[Dataset section]

>>

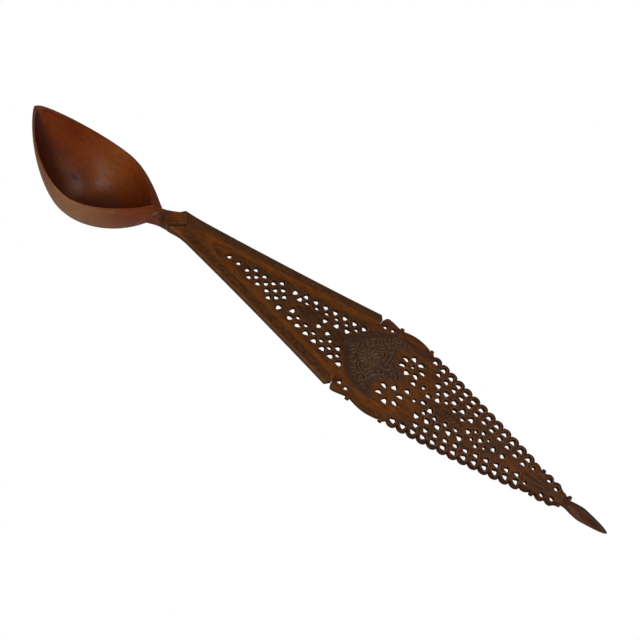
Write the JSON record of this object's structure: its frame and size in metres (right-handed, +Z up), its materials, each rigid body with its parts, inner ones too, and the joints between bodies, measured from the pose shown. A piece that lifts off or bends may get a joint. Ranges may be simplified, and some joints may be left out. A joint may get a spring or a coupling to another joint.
{
  "type": "sherbet spoon",
  "caption": "Carved and pierced wooden sherbet spoon with a deep thin bowl, a forked handle, an openwork panel and a bud finial.",
  "frame": {"origin": "on the table, under the middle of the spoon's bounding box", "axes": "+X from the bowl towards the finial, +Z up, as the spoon lies on the underside of its bowl and on its finial"},
  "size_m": [0.4032, 0.0712, 0.0504],
  "materials": {
    "bowl": "oiled fruit wood, semi-gloss",
    "handle_frame": "carved and oiled, satin",
    "pierced_panel": "pierced, carved and oiled, satin",
    "finial": "carved and oiled, satin"
  },
  "bodies": {
    "root": {"bowl": "bowl", "handle_frame": "handle_frame", "pierced_panel": "pierced_panel", "finial": "finial"}
  },
  "joints": []
}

<<

[What you are asked to do] Write out all the lines again, exactly as they are.

[Correct output]
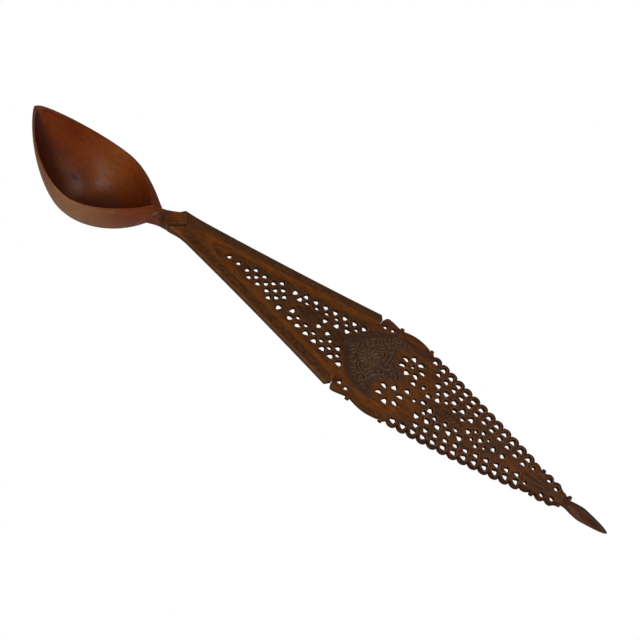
Write the JSON record of this object's structure: its frame and size in metres (right-handed, +Z up), its materials, each rigid body with its parts, inner ones too, and the joints between bodies, measured from the pose shown. A piece that lifts off or bends may get a joint. Ranges may be simplified, and some joints may be left out. A joint may get a spring or a coupling to another joint.
{
  "type": "sherbet spoon",
  "caption": "Carved and pierced wooden sherbet spoon with a deep thin bowl, a forked handle, an openwork panel and a bud finial.",
  "frame": {"origin": "on the table, under the middle of the spoon's bounding box", "axes": "+X from the bowl towards the finial, +Z up, as the spoon lies on the underside of its bowl and on its finial"},
  "size_m": [0.4032, 0.0712, 0.0504],
  "materials": {
    "bowl": "oiled fruit wood, semi-gloss",
    "handle_frame": "carved and oiled, satin",
    "pierced_panel": "pierced, carved and oiled, satin",
    "finial": "carved and oiled, satin"
  },
  "bodies": {
    "root": {"bowl": "bowl", "handle_frame": "handle_frame", "pierced_panel": "pierced_panel", "finial": "finial"}
  },
  "joints": []
}